The Developer’s Tightrope: The Art of Good Suffering

Okay, so we’ve established that stress can lead to satisfaction. But this is where it gets tricky. There’s a fine line between a game that is challengingly hostile and one that is just plain bad. A developer can’t just crank up the difficulty and call it a day. Crafting a good “Type 2 Fun” experience is an art form. It requires a careful, systematic balancing act.

Part 1: The Illusion of Peril

The best hostile games are masters of psychological warfare. They make you feel like you’re constantly on the brink of total disaster, even when you’re not. The goal is to create maximum tension without causing so much frustration that the player just rage-quits.

Think about XCOM. The game is brilliant at making you feel like you’re one bad move away from losing the entire planet. Your best soldier just missed a 95% shot, a UFO is shooting down your satellite, and three countries are about to pull their funding. It feels hopeless! But in reality, actually reaching the “game over” screen is pretty hard. The game is designed to keep you in that state of “managed crisis” because that’s where the most compelling stories happen.

Part 2: Encouraging a Little Masochism

Here’s a weird truth: as players, we are our own worst enemies when it comes to Type 2 Fun. Our brains are wired to optimize the fun and minimize the risk. If given the chance, we’ll find the safest, most boring path to victory.

So, a good hostile game has to trick us into making things harder for ourselves. It has to incentivize risky, dangerous behavior because that’s where the tension lives.

This is the entire magic of extraction shooters like Tarkov. The core loop is a push-your-luck dilemma. The better the gear you bring into a raid, the higher your chance of survival and the more loot you can carry out. But… you also have way more to lose if you die. This “gear fear” means that even when you’re at your most powerful, you’re also at your most vulnerable. The tension is always high, forcing you to constantly ask: “Do I risk it for more, or do I cut my losses and run?”

Part 3: The Challenge Must Grow With You

This might be the most important rule of all. A hostile game has to keep pace with your own growing skill. If the pressure doesn’t scale, the catharsis disappears.
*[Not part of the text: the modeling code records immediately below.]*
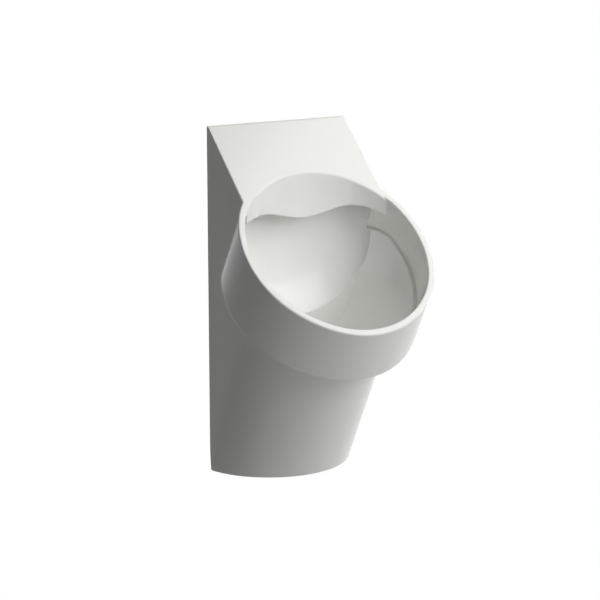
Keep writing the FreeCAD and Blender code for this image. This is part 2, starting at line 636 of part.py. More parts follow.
def outlet_nut():
    """The union nut of the outlet, with grip ribs round it."""
    back = SPIGOT_END + 2.5 + 3.0
    start, end = SPIGOT_END - 12.0, back + 2.5
    length = end - start
    outer = NUT_RADIUS
    nut = revolve([(0, 0), (outer - 1, 0), (outer, 1), (outer, length - 2), (outer - 2, length), (0, length)])
    for turn in range(16):
        rib = block(outer - 1, outer + 2.0, -1.6, 1.6, 1.5, length - 3)
        rib.rotate(vec(0, 0, 0), Z, 22.5 * turn)
        nut = nut.fuse(rib)
    nut = nut.cut(rod(SPIGOT_RADIUS, vec(0, 0, -1), Z, 14))
    nut = nut.cut(rod(SPIGOT_RADIUS + 4, vec(0, 0, 12.0), Z, 5.5))
    nut = nut.cut(rod(OUTLET_RADIUS, vec(0, 0, 10), Z, 30))
    return placed(nut, vec(0, start, OUTLET_Z), Y)


# ---- water supply and flush valve ---------------------------------------------------------
def flush_nozzle():
    """A brass spreader behind the shield, on a threaded tail through the ceramic."""
    face = BOSS_FRONT_Y - SEAL
    tail_end = -4.0
    body = revolve([(0, 0), (NOZZLE_HEAD - 4, 0), (NOZZLE_HEAD - 1, 2), (NOZZLE_HEAD, 6), (NOZZLE_HEAD, 9),
                    (NOZZLE_FLANGE - 1, 9), (NOZZLE_FLANGE, 10), (NOZZLE_FLANGE, 12), (NOZZLE_TAIL, 12),
                    (NOZZLE_TAIL, 12 + tail_end - face - 1), (NOZZLE_TAIL - 1, 12 + tail_end - face),
                    (0, 12 + tail_end - face)])
    bore = rod(7.0, vec(0, 0, 3), Z, 12 + tail_end - face - 6)
    body = body.cut(bore)
    for angle in (-60, -30, 0, 30, 60):
        slot = block(-1.75, 1.75, -NOZZLE_HEAD - 2, 0, 3.5, 6.5)
        slot.rotate(vec(0, 0, 0), Z, angle + 180)
        body = body.cut(slot)
    body = placed(body, vec(0, face - 12, BOSS_Z), Y)
    return body.cut(rod(5.0, vec(0, ELBOW_Y, BOSS_Z), X, NOZZLE_TAIL + 2))


def nozzle_gasket():
    return sleeve(NOZZLE_FLANGE, INLET_HOLE + 0.5, vec(0, BOSS_FRONT_Y - SEAL, BOSS_Z), Y, SEAL)


def nozzle_washer():
    return sleeve(21.0, NOZZLE_TAIL, vec(0, BOSS_BACK_Y, BOSS_Z), Y, SEAL)


def nozzle_nut():
    return hexagon(34.0, vec(0, BOSS_BACK_Y + SEAL, BOSS_Z), Y, 7.0, NOZZLE_TAIL)


def riser_fitting():
    """The threaded fitting that joins the riser to the nozzle's side."""
    body = hexagon(16.0, vec(NOZZLE_TAIL + 0.5, ELBOW_Y, BOSS_Z), X, 12.0)
    body = body.fuse(rod(5.0, vec(6.5, ELBOW_Y, BOSS_Z), X, 8.0))
    body = body.cut(rod(PIPE_RADIUS, vec(NOZZLE_TAIL + 5.5, ELBOW_Y, BOSS_Z), X, 12.0))
    return body.cut(rod(3.5, vec(0, ELBOW_Y, BOSS_Z), X, 30))


def riser_pipe():
    """The bent copper riser from the flush valve to the nozzle."""
    points = [vec(NOZZLE_TAIL + 5.5, ELBOW_Y, BOSS_Z), vec(SUPPLY_X, ELBOW_Y, BOSS_Z),
              vec(SUPPLY_X, ELBOW_Y, 462.0), vec(SUPPLY_X, SUPPLY_Y, 430.0),
              vec(SUPPLY_X, SUPPLY_Y, VALVE_Z + 26)]
    pipe = tube(points, PIPE_BEND, PIPE_RADIUS)
    return pipe.cut(tube(points, PIPE_BEND, PIPE_RADIUS - 1.0))


def compression_nuts():
    """Three alike nuts that clamp the pipes to the stop valve and to the flush valve."""
    heights = (STOP_Z + 24, VALVE_Z - 31, VALVE_Z + 18)
    nuts = []
    for z in heights:
        down = z == heights[1]
        nut = hexagon(22.0, vec(SUPPLY_X, SUPPLY_Y, z), Z, 13.0, PIPE_RADIUS)
        socket = rod(THREAD, vec(SUPPLY_X, SUPPLY_Y, z + 5 if down else z), Z, 8.0)
        nuts.append(nut.cut(socket))
    return Part.makeCompound(nuts)


def supply_tail():
    z0, z1 = STOP_Z + 32, VALVE_Z - 26
    return sleeve(PIPE_RADIUS, PIPE_RADIUS - 1, vec(SUPPLY_X, SUPPLY_Y, z0), Z, z1 - z0)


def valve_body():
    """The brass body of the flush valve: in line with the riser, with a port for its core."""
    centre = vec(SUPPLY_X, SUPPLY_Y, VALVE_Z)
    body = revolve([(0, -26), (THREAD, -26), (THREAD, -18), (VALVE_RADIUS - 1, -18), (VALVE_RADIUS, -17),
                    (VALVE_RADIUS, 17), (VALVE_RADIUS - 1, 18), (THREAD, 18), (THREAD, 26), (0, 26)])
    body.translate(centre)
    body = body.fuse(hexagon(24.0, vec(SUPPLY_X, SUPPLY_Y - 10, VALVE_Z), -Y, CORE_START - 10))
    waterway = rod(5.0, vec(SUPPLY_X, SUPPLY_Y, VALVE_Z - 30), Z, 60)
    chamber = rod(CORE_BORE, vec(SUPPLY_X, SUPPLY_Y, VALVE_Z), -Y, CORE_START + 2)
    return body.cut(waterway).cut(chamber)


def valve_core_tube():
    start = SUPPLY_Y - CORE_START
    body = rod(CORE_RADIUS, vec(SUPPLY_X, start, VALVE_Z), -Y, CORE_LENGTH)
    return body.cut(rod(CORE_BORE, vec(SUPPLY_X, start + 1, VALVE_Z), -Y, CORE_LENGTH - 2))


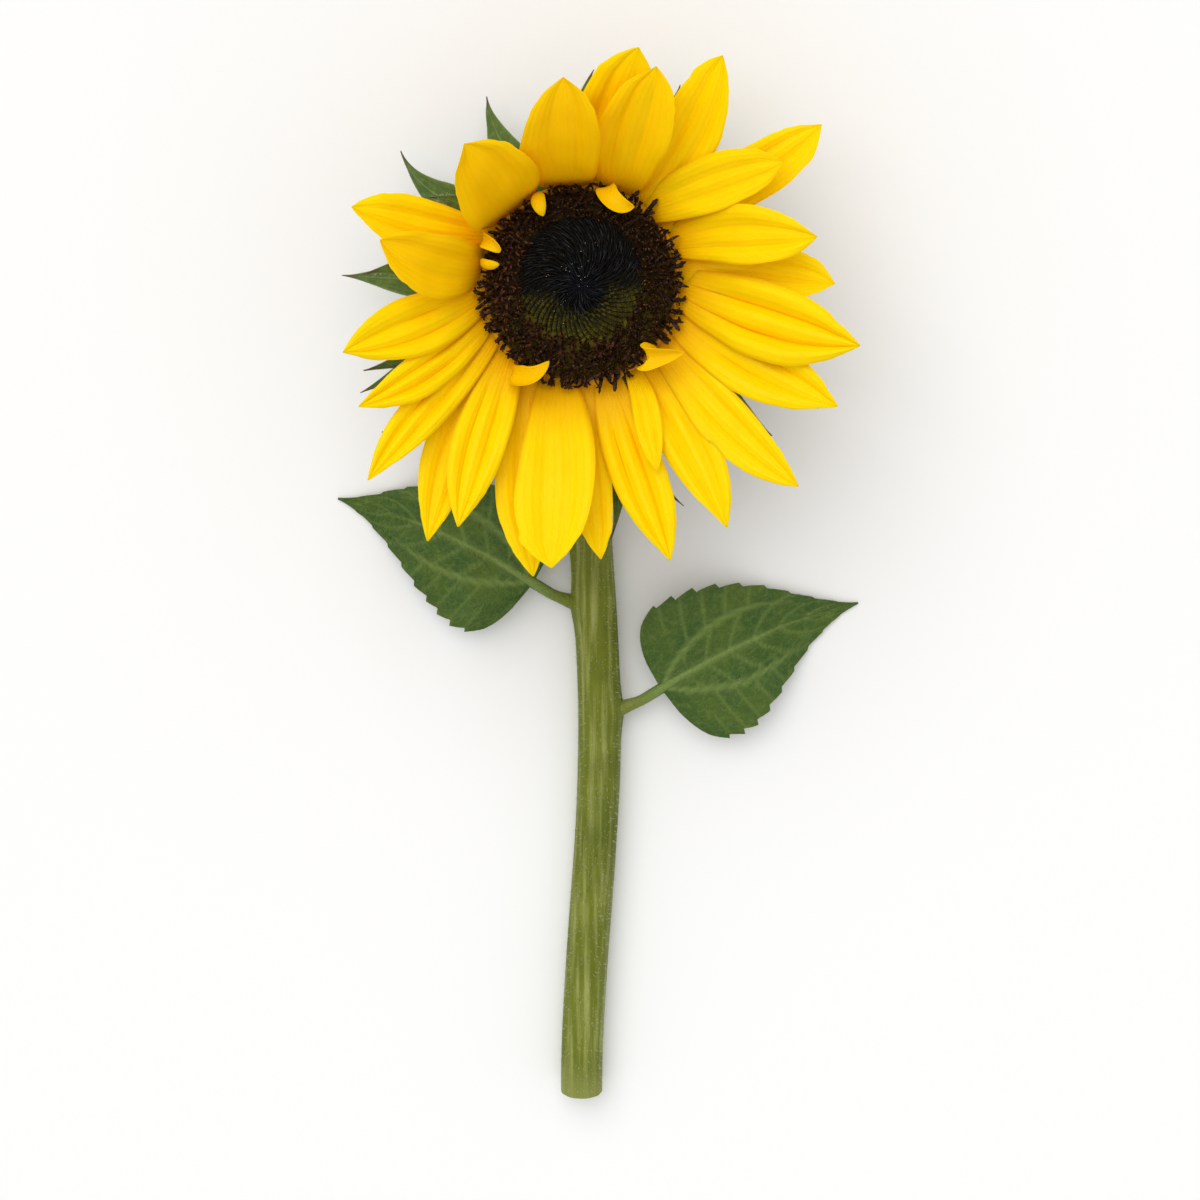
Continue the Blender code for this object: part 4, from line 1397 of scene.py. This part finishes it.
def make_buds():
    """Closed florets and the dark scales between them, inside the ring of open florets."""
    size = sizes()
    draw = random.Random(SEEDS["closed"])
    matrix = head_matrix()
    bud = bud_model()
    scale = spike("scale", 1.0, 0.072, 0.0, 4, 4, 66, -4)
    buds, scales = [], []
    spots = floret_spots()
    for turn, (radius, angle) in enumerate(spots):
        if radius > open_ring_at(angle) + MM:
            continue
        # The painted lit side gets single, shorter scales, so that its olive shows
        outward, green = spoke(angle), lit_side_share(angle)
        ahead = Vector()
        if turn >= SPIRAL_ARMS:
            ahead_radius, ahead_angle = spots[turn - SPIRAL_ARMS]
            ahead = spoke(ahead_angle) * ahead_radius
        inwards = (ahead - outward * radius).normalized()
        spot = outward * radius + Vector((0, 0, dish_height(radius, size) - 0.3 * MM))
        lean = (UP - outward * 0.25).normalized()
        if radius > 0.55 * size.bristle_radius:
            grown = draw.uniform(0.9, 1.2)
            # Painted shade: buds away from the lit side are noted darker
            shade = 1 - green * draw.uniform(0.6, 1.0)
            buds.append((0, matrix @ standing(spot, lean, draw.uniform(*ANY_TURN), grown), shade))
        shorter = 0.6 * green * smooth_step(size.bristle_radius, size.open_ring_radius, radius)
        for twin in range(2 if radius < size.bristle_radius or green < 0.5 else 1):
            whirl = math.atan2(inwards.y, inwards.x) + draw.gauss(0, 0.05 + 0.06 * twin)
            long = 2.2 + 2.6 * smooth_step(2 * MM, 8 * MM, radius) - shorter
            long = long * draw.uniform(0.8, 1.15) * MM
            foot = spot + turned_left(inwards) * (0.80 - 0.7 * twin) * MM + Vector((0, 0, 0.7 * MM))
            place = Matrix.Translation(foot) @ Matrix.Rotation(whirl, 4, "Z")
            scales.append((0, matrix @ (place @ Matrix.Scale(long, 4)), draw.random()))
    buds = planted("closed_florets", [bud], buds)
    note_outwards(buds, matrix)
    smooth(buds, 70)
    carry(buds, "disc_florets", "disc_brown", bud_finish())
    scales = planted("dark_scales", [scale], scales)
    smooth(scales, 70)
    carry(scales, "disc_florets", "disc_brown", bristle_finish())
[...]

Death Stranding is a fascinating case study here. The early game is a masterpiece of Type 2 Fun. You’re on foot, struggling with every package, carefully managing your balance and stamina. Every delivery over treacherous terrain feels like a monumental victory. But then, the game starts giving you toys. Ziplines, trucks, anti-BT weapons. By the mid-game, you can bypass almost all the early challenges that made the experience so tense and rewarding. The pressure fades, and so does that unique sense of accomplishment.

Contrast that with a game like Monster Hunter. When you first fight a Rathalos, it’s a terrifying, epic struggle. But after hunting a dozen of them, you learn its patterns. It becomes easy. That’s when the game introduces G-Rank, with faster, stronger monsters that have new, deadlier attacks. The game respects your mastery by throwing an even greater challenge your way, forcing you to learn and adapt all over again. The pressure keeps rising to meet your skill, ensuring that the satisfaction never plateaus. The best climbing games do this too, with longer climbs and trickier hazards that ensure even a veteran player feels drained and exhausted and ultimately, triumphant when getting to the summit.

So, Why Now?

It’s no accident that we’re seeing this surge in hostile, demanding games right now. We’re living in an age of “dopamine dispensers.” From mobile gacha games with their flashy summons to idle games that play themselves, we are surrounded by experiences designed for simple, frictionless, immediate rewards. They flatter us, they never ask us to change or grow, and honestly, they can feel a little empty.

I think, deep down, a lot of us are tired of it. We’re subconsciously craving something that will push back. We want a challenge that feels meaningful, an obstacle to overcome that requires real effort and perseverance. We want to be reminded that we can struggle, adapt, and come out stronger on the other side.

Hostile games aren’t about being mean to the player. The best ones are actually incredibly supportive. They trust you to be resilient. They encourage you to take risks. They don’t let you rest on your laurels because they know you’re capable of more. The satisfaction comes not just from beating a hard game, but from the knowledge that the person you were when you started couldn’t have done it.

So next time you’re playing a game that feels like hard work, where every step forward is a struggle, don’t give up. Resist the urge to switch to something easier that lets you turn your brain off. Embrace the hostility. The reward waiting for you on the other side is one of the most powerful experiences gaming has to offer.